* BEGIN *
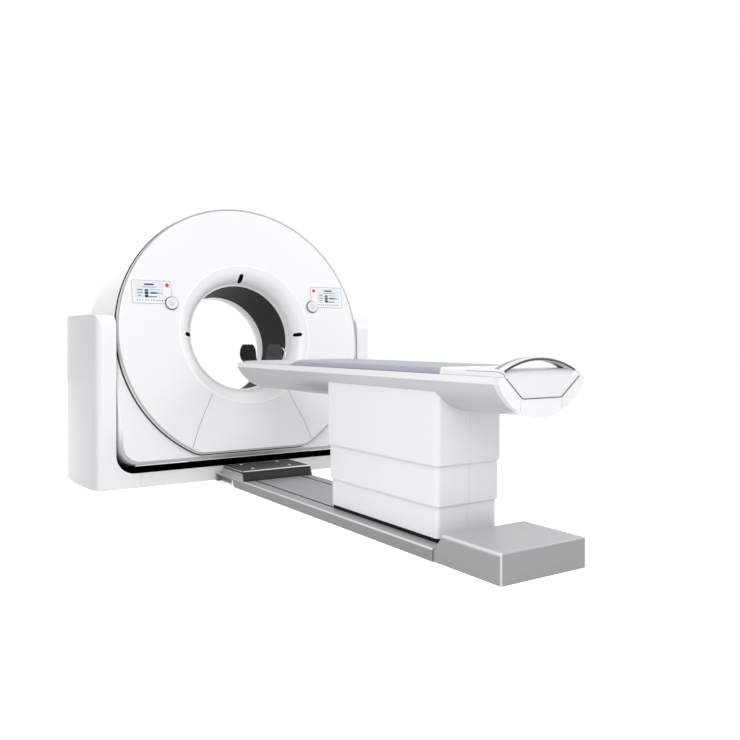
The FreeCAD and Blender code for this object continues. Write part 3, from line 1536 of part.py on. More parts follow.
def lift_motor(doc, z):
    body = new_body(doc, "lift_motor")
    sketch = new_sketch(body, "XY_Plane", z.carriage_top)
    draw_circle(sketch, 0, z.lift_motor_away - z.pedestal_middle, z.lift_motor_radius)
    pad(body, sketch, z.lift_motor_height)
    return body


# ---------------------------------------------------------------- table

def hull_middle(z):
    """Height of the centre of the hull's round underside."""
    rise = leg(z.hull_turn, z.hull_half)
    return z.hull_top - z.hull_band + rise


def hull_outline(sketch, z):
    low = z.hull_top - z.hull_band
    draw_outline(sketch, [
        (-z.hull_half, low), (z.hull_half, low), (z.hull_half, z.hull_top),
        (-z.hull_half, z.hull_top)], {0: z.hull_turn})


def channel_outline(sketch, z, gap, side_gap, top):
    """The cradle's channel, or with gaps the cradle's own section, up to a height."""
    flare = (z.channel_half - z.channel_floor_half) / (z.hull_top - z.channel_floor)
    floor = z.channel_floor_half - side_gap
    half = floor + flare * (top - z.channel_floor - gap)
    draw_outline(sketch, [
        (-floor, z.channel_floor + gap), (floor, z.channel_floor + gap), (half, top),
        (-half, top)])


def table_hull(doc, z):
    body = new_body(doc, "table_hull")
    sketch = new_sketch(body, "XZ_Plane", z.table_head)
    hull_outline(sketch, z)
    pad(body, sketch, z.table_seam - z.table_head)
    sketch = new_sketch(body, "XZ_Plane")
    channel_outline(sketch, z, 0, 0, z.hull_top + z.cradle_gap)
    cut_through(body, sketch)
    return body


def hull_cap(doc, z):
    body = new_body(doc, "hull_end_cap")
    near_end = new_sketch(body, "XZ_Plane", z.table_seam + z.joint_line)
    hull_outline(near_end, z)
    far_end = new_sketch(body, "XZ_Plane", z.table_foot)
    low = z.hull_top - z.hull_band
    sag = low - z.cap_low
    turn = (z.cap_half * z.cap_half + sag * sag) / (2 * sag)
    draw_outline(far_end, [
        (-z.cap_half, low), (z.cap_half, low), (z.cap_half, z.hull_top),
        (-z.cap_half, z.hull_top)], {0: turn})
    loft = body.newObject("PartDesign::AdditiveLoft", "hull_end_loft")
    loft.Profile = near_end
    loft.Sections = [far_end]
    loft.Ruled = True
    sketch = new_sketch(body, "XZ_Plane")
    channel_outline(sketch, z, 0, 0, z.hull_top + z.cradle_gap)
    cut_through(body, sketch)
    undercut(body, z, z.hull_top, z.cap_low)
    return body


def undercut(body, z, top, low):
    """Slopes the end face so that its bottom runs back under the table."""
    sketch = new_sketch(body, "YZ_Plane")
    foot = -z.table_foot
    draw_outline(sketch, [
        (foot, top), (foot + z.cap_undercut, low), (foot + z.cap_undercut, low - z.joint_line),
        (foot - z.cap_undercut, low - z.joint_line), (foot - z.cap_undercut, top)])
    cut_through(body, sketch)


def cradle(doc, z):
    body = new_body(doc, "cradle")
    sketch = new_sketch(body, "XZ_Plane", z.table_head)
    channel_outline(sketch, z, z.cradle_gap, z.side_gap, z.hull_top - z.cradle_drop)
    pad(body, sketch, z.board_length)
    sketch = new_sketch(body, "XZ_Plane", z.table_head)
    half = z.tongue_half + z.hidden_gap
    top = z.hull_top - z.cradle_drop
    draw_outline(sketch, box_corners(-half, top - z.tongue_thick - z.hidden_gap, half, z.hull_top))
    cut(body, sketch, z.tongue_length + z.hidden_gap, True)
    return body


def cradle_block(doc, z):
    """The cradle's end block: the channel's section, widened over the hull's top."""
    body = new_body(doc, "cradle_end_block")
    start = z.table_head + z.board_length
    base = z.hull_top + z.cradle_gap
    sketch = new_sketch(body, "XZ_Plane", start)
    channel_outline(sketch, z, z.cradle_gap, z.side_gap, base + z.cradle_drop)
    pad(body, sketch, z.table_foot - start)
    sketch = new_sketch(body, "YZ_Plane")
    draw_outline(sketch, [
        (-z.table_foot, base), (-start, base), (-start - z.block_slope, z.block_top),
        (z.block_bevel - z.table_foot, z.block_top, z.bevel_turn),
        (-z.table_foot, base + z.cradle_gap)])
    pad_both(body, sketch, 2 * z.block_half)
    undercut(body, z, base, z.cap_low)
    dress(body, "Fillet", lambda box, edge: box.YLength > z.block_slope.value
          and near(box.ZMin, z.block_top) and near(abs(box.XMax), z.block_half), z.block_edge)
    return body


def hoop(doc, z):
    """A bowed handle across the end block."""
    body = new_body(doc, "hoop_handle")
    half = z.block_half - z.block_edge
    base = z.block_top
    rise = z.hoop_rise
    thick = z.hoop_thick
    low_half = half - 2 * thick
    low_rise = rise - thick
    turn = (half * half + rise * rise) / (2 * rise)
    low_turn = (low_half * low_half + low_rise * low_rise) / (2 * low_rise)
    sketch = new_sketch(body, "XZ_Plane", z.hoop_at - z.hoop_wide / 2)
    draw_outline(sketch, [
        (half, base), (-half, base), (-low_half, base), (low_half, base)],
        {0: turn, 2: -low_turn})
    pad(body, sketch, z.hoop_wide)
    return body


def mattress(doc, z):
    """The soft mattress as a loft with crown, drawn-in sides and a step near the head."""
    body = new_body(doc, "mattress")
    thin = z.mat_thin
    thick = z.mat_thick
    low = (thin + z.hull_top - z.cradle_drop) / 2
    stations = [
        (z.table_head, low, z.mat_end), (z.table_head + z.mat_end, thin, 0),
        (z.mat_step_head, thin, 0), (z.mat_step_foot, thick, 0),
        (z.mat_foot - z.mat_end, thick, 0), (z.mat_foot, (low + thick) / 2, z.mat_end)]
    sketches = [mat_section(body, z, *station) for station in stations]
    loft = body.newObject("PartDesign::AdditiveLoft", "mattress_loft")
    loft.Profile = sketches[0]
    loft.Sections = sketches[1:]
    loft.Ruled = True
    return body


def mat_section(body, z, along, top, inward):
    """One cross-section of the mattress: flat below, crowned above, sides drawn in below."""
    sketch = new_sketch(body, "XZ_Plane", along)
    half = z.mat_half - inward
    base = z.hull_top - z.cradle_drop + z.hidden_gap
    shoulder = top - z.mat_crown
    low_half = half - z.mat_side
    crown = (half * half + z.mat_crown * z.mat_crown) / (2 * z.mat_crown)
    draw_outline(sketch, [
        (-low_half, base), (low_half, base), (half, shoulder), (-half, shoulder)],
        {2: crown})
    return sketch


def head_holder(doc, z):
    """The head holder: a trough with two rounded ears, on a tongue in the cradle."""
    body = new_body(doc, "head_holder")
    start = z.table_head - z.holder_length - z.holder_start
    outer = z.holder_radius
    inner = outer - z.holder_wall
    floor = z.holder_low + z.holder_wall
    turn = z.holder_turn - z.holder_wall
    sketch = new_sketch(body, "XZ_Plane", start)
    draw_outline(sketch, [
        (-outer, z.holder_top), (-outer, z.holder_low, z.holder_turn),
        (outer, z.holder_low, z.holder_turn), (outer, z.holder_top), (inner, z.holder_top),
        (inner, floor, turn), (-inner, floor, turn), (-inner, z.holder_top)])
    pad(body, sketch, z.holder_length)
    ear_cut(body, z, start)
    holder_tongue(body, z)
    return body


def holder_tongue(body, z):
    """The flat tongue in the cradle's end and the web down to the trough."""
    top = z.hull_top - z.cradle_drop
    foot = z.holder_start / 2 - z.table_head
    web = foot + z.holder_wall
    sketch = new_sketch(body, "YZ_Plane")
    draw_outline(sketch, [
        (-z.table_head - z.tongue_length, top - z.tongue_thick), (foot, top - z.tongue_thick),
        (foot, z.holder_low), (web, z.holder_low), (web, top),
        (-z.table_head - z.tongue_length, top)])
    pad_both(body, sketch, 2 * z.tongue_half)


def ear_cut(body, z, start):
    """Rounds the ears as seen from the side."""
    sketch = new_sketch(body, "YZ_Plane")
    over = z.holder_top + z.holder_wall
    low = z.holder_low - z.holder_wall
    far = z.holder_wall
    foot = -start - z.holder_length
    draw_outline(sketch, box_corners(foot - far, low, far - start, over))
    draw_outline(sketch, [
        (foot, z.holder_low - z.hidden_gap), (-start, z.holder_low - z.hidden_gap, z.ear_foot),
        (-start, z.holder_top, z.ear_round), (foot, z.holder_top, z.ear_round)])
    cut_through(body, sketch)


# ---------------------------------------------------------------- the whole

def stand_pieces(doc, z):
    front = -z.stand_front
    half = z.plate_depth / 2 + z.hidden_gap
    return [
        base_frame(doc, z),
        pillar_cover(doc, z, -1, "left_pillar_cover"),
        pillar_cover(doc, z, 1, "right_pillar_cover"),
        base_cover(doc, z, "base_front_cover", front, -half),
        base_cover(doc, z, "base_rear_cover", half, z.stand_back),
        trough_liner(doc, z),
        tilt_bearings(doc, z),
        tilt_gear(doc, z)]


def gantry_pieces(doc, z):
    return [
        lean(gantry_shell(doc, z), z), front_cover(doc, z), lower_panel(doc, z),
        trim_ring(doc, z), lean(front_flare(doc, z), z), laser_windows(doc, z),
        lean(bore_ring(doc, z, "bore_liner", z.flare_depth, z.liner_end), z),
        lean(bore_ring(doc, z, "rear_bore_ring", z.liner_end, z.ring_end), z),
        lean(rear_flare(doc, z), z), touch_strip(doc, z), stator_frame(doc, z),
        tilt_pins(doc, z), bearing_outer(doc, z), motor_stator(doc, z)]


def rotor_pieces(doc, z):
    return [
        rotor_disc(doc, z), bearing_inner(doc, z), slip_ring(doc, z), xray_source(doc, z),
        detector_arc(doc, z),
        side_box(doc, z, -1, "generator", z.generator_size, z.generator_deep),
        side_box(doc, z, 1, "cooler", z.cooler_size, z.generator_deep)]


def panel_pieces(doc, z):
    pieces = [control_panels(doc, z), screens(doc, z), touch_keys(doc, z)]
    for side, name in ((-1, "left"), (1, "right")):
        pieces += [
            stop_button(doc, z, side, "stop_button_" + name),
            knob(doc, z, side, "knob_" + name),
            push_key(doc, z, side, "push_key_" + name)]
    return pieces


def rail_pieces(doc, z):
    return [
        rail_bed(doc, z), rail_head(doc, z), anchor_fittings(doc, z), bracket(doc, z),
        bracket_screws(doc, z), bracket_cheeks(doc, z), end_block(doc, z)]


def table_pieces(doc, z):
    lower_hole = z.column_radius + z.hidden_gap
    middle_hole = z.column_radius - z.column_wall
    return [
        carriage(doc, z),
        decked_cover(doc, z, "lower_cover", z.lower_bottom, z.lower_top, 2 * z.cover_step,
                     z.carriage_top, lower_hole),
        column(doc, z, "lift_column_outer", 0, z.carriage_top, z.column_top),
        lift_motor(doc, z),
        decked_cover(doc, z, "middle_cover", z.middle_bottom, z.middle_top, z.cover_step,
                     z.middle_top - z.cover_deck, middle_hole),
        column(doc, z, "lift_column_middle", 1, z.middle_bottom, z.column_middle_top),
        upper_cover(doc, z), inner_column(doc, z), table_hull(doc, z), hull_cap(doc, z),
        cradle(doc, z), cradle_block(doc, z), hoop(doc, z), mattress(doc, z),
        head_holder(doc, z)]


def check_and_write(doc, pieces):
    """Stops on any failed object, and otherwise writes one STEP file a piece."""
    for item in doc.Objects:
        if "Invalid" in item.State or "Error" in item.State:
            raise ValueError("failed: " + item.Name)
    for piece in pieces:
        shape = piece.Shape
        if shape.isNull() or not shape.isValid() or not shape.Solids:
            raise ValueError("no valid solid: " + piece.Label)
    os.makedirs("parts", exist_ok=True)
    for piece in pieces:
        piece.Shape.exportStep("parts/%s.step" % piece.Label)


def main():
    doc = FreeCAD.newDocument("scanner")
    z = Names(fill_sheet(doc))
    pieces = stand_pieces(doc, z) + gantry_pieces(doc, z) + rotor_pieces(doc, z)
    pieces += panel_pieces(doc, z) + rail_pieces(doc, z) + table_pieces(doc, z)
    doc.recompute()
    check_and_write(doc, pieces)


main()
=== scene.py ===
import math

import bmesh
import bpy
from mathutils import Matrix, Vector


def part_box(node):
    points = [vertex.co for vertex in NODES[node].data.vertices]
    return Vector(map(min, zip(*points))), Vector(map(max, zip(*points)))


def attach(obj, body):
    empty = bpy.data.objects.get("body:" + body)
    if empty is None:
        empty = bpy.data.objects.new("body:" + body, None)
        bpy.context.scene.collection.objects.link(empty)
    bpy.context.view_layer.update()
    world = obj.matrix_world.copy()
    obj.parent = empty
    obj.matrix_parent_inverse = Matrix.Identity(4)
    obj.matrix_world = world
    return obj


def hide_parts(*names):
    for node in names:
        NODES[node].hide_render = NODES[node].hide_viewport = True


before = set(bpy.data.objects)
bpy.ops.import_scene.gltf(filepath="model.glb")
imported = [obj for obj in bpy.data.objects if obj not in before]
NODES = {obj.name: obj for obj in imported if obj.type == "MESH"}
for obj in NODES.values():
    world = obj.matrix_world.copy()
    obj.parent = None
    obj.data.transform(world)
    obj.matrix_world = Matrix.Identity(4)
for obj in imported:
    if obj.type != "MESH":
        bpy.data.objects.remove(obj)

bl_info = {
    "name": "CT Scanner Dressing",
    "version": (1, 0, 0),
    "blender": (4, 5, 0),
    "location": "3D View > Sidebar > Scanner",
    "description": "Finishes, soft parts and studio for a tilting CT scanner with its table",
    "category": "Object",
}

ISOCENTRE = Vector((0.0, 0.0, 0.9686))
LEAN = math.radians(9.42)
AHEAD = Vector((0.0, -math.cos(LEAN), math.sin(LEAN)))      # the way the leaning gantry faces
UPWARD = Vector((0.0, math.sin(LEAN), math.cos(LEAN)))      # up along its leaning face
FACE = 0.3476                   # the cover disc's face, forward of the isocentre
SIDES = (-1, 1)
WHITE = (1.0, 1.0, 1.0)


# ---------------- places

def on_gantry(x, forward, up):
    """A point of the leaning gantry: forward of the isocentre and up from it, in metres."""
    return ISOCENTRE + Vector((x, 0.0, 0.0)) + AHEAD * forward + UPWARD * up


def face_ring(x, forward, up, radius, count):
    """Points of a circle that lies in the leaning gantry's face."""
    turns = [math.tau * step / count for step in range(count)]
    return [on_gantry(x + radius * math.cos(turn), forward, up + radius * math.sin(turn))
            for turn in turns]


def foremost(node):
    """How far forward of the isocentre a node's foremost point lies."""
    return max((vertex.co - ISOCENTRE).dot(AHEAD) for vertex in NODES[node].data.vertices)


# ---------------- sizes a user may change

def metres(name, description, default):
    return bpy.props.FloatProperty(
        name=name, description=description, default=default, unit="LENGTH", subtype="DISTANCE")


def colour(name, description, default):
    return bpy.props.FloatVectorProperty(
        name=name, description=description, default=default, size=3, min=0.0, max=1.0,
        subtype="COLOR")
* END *
WHAT IS EXPECTED →
Search the listing above for the string "empty". Copy every line that contains it.

WRITTEN ANSWER →
    empty = bpy.data.objects.get("body:" + body)
    if empty is None:
        empty = bpy.data.objects.new("body:" + body, None)
        bpy.context.scene.collection.objects.link(empty)
    obj.parent = empty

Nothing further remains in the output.